__Task to complete__
All material below is to be reproduced exactly.

__Data segment__
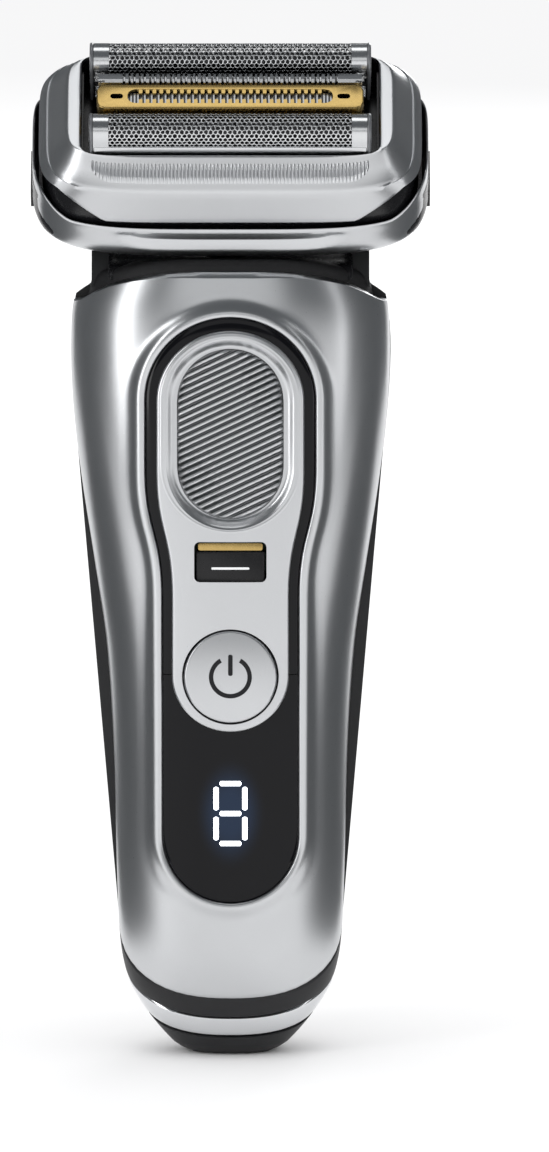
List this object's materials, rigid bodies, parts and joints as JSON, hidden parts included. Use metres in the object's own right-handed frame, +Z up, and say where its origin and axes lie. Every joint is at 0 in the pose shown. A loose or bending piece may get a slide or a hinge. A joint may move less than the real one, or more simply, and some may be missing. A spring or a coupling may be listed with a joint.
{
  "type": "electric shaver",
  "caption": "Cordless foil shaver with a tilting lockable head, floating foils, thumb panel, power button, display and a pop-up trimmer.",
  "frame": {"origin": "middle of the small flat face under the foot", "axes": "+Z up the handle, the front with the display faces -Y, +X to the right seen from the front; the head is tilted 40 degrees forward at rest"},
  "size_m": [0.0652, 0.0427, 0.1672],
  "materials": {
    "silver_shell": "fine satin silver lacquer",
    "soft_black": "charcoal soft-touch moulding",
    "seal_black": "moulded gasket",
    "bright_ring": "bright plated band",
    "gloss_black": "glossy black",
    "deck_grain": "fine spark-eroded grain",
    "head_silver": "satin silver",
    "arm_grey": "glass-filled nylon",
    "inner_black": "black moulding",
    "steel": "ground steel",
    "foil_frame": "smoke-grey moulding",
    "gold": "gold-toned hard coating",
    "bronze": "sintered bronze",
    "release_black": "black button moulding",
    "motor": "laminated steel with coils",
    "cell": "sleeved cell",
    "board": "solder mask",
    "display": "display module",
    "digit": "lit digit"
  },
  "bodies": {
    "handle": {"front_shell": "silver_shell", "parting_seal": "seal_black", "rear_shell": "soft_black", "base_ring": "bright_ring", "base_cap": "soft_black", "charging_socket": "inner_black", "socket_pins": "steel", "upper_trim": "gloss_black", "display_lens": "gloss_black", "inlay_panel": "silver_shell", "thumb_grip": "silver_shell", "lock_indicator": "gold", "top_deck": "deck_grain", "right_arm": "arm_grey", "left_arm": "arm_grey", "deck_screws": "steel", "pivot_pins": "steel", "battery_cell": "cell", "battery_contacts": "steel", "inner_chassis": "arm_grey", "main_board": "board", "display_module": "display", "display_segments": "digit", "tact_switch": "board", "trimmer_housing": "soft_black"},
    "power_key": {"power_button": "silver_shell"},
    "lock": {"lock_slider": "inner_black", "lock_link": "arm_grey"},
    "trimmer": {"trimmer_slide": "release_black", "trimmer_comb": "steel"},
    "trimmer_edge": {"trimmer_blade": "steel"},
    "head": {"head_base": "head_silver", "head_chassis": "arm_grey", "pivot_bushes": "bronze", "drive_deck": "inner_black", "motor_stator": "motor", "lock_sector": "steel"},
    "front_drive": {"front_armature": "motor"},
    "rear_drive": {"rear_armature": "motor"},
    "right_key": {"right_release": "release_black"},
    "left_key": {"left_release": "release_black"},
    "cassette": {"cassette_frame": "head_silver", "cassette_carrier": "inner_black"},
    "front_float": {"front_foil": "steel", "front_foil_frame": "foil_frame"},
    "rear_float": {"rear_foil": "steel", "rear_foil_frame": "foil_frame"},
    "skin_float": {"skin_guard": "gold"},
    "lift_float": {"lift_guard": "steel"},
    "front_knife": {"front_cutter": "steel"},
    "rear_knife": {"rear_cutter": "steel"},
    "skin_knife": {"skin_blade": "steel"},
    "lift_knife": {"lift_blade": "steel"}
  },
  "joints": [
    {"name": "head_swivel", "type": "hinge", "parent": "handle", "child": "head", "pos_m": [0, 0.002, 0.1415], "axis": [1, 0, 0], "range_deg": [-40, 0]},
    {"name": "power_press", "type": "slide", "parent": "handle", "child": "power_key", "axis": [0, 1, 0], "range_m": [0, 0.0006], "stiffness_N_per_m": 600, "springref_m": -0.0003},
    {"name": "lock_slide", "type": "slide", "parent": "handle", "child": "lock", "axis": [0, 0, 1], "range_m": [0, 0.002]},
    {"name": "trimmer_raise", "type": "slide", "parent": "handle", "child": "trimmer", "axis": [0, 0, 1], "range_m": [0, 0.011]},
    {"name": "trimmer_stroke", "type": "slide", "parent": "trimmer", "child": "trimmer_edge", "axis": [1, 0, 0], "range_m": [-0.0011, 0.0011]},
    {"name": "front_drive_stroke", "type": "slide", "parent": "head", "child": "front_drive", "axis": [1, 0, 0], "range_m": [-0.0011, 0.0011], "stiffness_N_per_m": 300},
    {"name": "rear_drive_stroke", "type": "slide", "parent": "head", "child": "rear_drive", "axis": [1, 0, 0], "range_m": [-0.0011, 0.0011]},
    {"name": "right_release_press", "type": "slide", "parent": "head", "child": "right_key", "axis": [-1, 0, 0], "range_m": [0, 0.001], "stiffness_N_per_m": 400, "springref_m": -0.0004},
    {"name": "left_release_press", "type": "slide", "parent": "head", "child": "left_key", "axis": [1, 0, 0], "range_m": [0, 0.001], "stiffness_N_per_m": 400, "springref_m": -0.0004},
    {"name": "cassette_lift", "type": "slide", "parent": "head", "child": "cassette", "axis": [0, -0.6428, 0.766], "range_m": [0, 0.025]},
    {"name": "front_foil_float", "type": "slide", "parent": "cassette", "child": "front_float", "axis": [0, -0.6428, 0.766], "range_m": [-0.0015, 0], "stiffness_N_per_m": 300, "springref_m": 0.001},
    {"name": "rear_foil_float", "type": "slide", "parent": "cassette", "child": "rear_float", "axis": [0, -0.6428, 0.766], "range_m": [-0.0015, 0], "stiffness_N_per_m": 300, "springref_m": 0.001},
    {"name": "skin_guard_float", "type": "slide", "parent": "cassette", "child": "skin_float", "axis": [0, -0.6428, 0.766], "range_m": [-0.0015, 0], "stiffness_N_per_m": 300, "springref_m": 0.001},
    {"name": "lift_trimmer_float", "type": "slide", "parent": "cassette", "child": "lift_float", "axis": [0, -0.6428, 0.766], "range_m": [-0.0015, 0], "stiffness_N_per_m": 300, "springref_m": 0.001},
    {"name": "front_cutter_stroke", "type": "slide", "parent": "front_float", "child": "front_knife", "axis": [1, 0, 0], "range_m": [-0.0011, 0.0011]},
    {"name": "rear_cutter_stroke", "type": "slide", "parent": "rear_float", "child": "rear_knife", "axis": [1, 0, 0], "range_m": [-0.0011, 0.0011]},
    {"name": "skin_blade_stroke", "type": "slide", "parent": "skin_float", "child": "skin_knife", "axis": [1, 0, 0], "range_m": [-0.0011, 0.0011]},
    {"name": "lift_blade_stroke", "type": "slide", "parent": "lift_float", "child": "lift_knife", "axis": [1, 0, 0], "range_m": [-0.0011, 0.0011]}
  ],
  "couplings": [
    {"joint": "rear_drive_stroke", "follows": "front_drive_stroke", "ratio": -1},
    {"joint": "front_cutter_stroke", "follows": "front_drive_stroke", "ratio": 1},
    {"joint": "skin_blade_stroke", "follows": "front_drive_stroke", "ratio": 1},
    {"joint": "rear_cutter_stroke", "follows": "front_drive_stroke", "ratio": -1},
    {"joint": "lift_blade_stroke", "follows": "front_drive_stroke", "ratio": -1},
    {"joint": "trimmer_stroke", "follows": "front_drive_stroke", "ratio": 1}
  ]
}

__Expected answer__
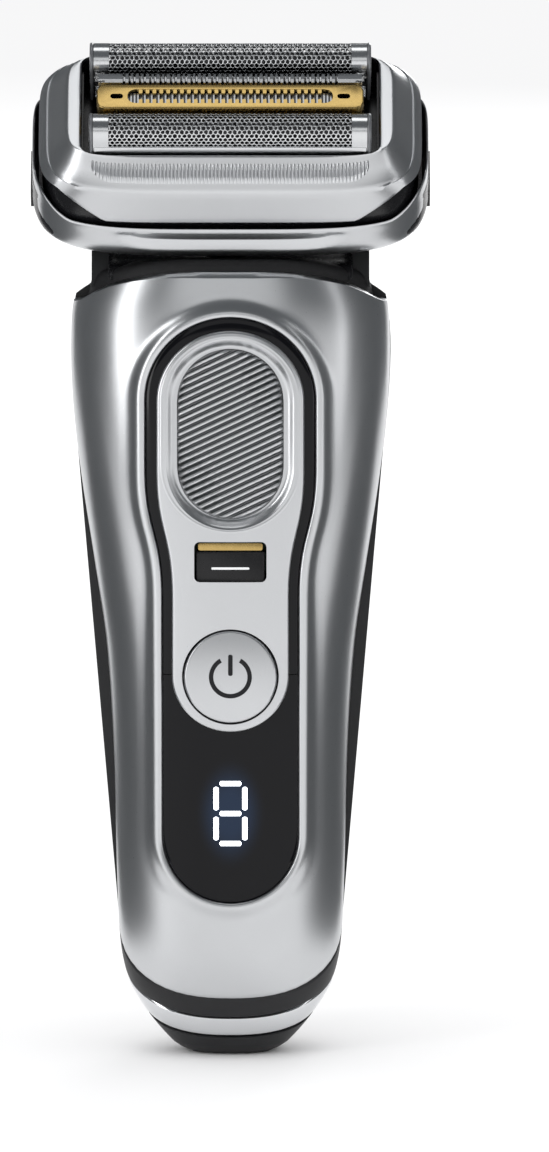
List this object's materials, rigid bodies, parts and joints as JSON, hidden parts included. Use metres in the object's own right-handed frame, +Z up, and say where its origin and axes lie. Every joint is at 0 in the pose shown. A loose or bending piece may get a slide or a hinge. A joint may move less than the real one, or more simply, and some may be missing. A spring or a coupling may be listed with a joint.
{
  "type": "electric shaver",
  "caption": "Cordless foil shaver with a tilting lockable head, floating foils, thumb panel, power button, display and a pop-up trimmer.",
  "frame": {"origin": "middle of the small flat face under the foot", "axes": "+Z up the handle, the front with the display faces -Y, +X to the right seen from the front; the head is tilted 40 degrees forward at rest"},
  "size_m": [0.0652, 0.0427, 0.1672],
  "materials": {
    "silver_shell": "fine satin silver lacquer",
    "soft_black": "charcoal soft-touch moulding",
    "seal_black": "moulded gasket",
    "bright_ring": "bright plated band",
    "gloss_black": "glossy black",
    "deck_grain": "fine spark-eroded grain",
    "head_silver": "satin silver",
    "arm_grey": "glass-filled nylon",
    "inner_black": "black moulding",
    "steel": "ground steel",
    "foil_frame": "smoke-grey moulding",
    "gold": "gold-toned hard coating",
    "bronze": "sintered bronze",
    "release_black": "black button moulding",
    "motor": "laminated steel with coils",
    "cell": "sleeved cell",
    "board": "solder mask",
    "display": "display module",
    "digit": "lit digit"
  },
  "bodies": {
    "handle": {"front_shell": "silver_shell", "parting_seal": "seal_black", "rear_shell": "soft_black", "base_ring": "bright_ring", "base_cap": "soft_black", "charging_socket": "inner_black", "socket_pins": "steel", "upper_trim": "gloss_black", "display_lens": "gloss_black", "inlay_panel": "silver_shell", "thumb_grip": "silver_shell", "lock_indicator": "gold", "top_deck": "deck_grain", "right_arm": "arm_grey", "left_arm": "arm_grey", "deck_screws": "steel", "pivot_pins": "steel", "battery_cell": "cell", "battery_contacts": "steel", "inner_chassis": "arm_grey", "main_board": "board", "display_module": "display", "display_segments": "digit", "tact_switch": "board", "trimmer_housing": "soft_black"},
    "power_key": {"power_button": "silver_shell"},
    "lock": {"lock_slider": "inner_black", "lock_link": "arm_grey"},
    "trimmer": {"trimmer_slide": "release_black", "trimmer_comb": "steel"},
    "trimmer_edge": {"trimmer_blade": "steel"},
    "head": {"head_base": "head_silver", "head_chassis": "arm_grey", "pivot_bushes": "bronze", "drive_deck": "inner_black", "motor_stator": "motor", "lock_sector": "steel"},
    "front_drive": {"front_armature": "motor"},
    "rear_drive": {"rear_armature": "motor"},
    "right_key": {"right_release": "release_black"},
    "left_key": {"left_release": "release_black"},
    "cassette": {"cassette_frame": "head_silver", "cassette_carrier": "inner_black"},
    "front_float": {"front_foil": "steel", "front_foil_frame": "foil_frame"},
    "rear_float": {"rear_foil": "steel", "rear_foil_frame": "foil_frame"},
    "skin_float": {"skin_guard": "gold"},
    "lift_float": {"lift_guard": "steel"},
    "front_knife": {"front_cutter": "steel"},
    "rear_knife": {"rear_cutter": "steel"},
    "skin_knife": {"skin_blade": "steel"},
    "lift_knife": {"lift_blade": "steel"}
  },
  "joints": [
    {"name": "head_swivel", "type": "hinge", "parent": "handle", "child": "head", "pos_m": [0, 0.002, 0.1415], "axis": [1, 0, 0], "range_deg": [-40, 0]},
    {"name": "power_press", "type": "slide", "parent": "handle", "child": "power_key", "axis": [0, 1, 0], "range_m": [0, 0.0006], "stiffness_N_per_m": 600, "springref_m": -0.0003},
    {"name": "lock_slide", "type": "slide", "parent": "handle", "child": "lock", "axis": [0, 0, 1], "range_m": [0, 0.002]},
    {"name": "trimmer_raise", "type": "slide", "parent": "handle", "child": "trimmer", "axis": [0, 0, 1], "range_m": [0, 0.011]},
    {"name": "trimmer_stroke", "type": "slide", "parent": "trimmer", "child": "trimmer_edge", "axis": [1, 0, 0], "range_m": [-0.0011, 0.0011]},
    {"name": "front_drive_stroke", "type": "slide", "parent": "head", "child": "front_drive", "axis": [1, 0, 0], "range_m": [-0.0011, 0.0011], "stiffness_N_per_m": 300},
    {"name": "rear_drive_stroke", "type": "slide", "parent": "head", "child": "rear_drive", "axis": [1, 0, 0], "range_m": [-0.0011, 0.0011]},
    {"name": "right_release_press", "type": "slide", "parent": "head", "child": "right_key", "axis": [-1, 0, 0], "range_m": [0, 0.001], "stiffness_N_per_m": 400, "springref_m": -0.0004},
    {"name": "left_release_press", "type": "slide", "parent": "head", "child": "left_key", "axis": [1, 0, 0], "range_m": [0, 0.001], "stiffness_N_per_m": 400, "springref_m": -0.0004},
    {"name": "cassette_lift", "type": "slide", "parent": "head", "child": "cassette", "axis": [0, -0.6428, 0.766], "range_m": [0, 0.025]},
    {"name": "front_foil_float", "type": "slide", "parent": "cassette", "child": "front_float", "axis": [0, -0.6428, 0.766], "range_m": [-0.0015, 0], "stiffness_N_per_m": 300, "springref_m": 0.001},
    {"name": "rear_foil_float", "type": "slide", "parent": "cassette", "child": "rear_float", "axis": [0, -0.6428, 0.766], "range_m": [-0.0015, 0], "stiffness_N_per_m": 300, "springref_m": 0.001},
    {"name": "skin_guard_float", "type": "slide", "parent": "cassette", "child": "skin_float", "axis": [0, -0.6428, 0.766], "range_m": [-0.0015, 0], "stiffness_N_per_m": 300, "springref_m": 0.001},
    {"name": "lift_trimmer_float", "type": "slide", "parent": "cassette", "child": "lift_float", "axis": [0, -0.6428, 0.766], "range_m": [-0.0015, 0], "stiffness_N_per_m": 300, "springref_m": 0.001},
    {"name": "front_cutter_stroke", "type": "slide", "parent": "front_float", "child": "front_knife", "axis": [1, 0, 0], "range_m": [-0.0011, 0.0011]},
    {"name": "rear_cutter_stroke", "type": "slide", "parent": "rear_float", "child": "rear_knife", "axis": [1, 0, 0], "range_m": [-0.0011, 0.0011]},
    {"name": "skin_blade_stroke", "type": "slide", "parent": "skin_float", "child": "skin_knife", "axis": [1, 0, 0], "range_m": [-0.0011, 0.0011]},
    {"name": "lift_blade_stroke", "type": "slide", "parent": "lift_float", "child": "lift_knife", "axis": [1, 0, 0], "range_m": [-0.0011, 0.0011]}
  ],
  "couplings": [
    {"joint": "rear_drive_stroke", "follows": "front_drive_stroke", "ratio": -1},
    {"joint": "front_cutter_stroke", "follows": "front_drive_stroke", "ratio": 1},
    {"joint": "skin_blade_stroke", "follows": "front_drive_stroke", "ratio": 1},
    {"joint": "rear_cutter_stroke", "follows": "front_drive_stroke", "ratio": -1},
    {"joint": "lift_blade_stroke", "follows": "front_drive_stroke", "ratio": -1},
    {"joint": "trimmer_stroke", "follows": "front_drive_stroke", "ratio": 1}
  ]
}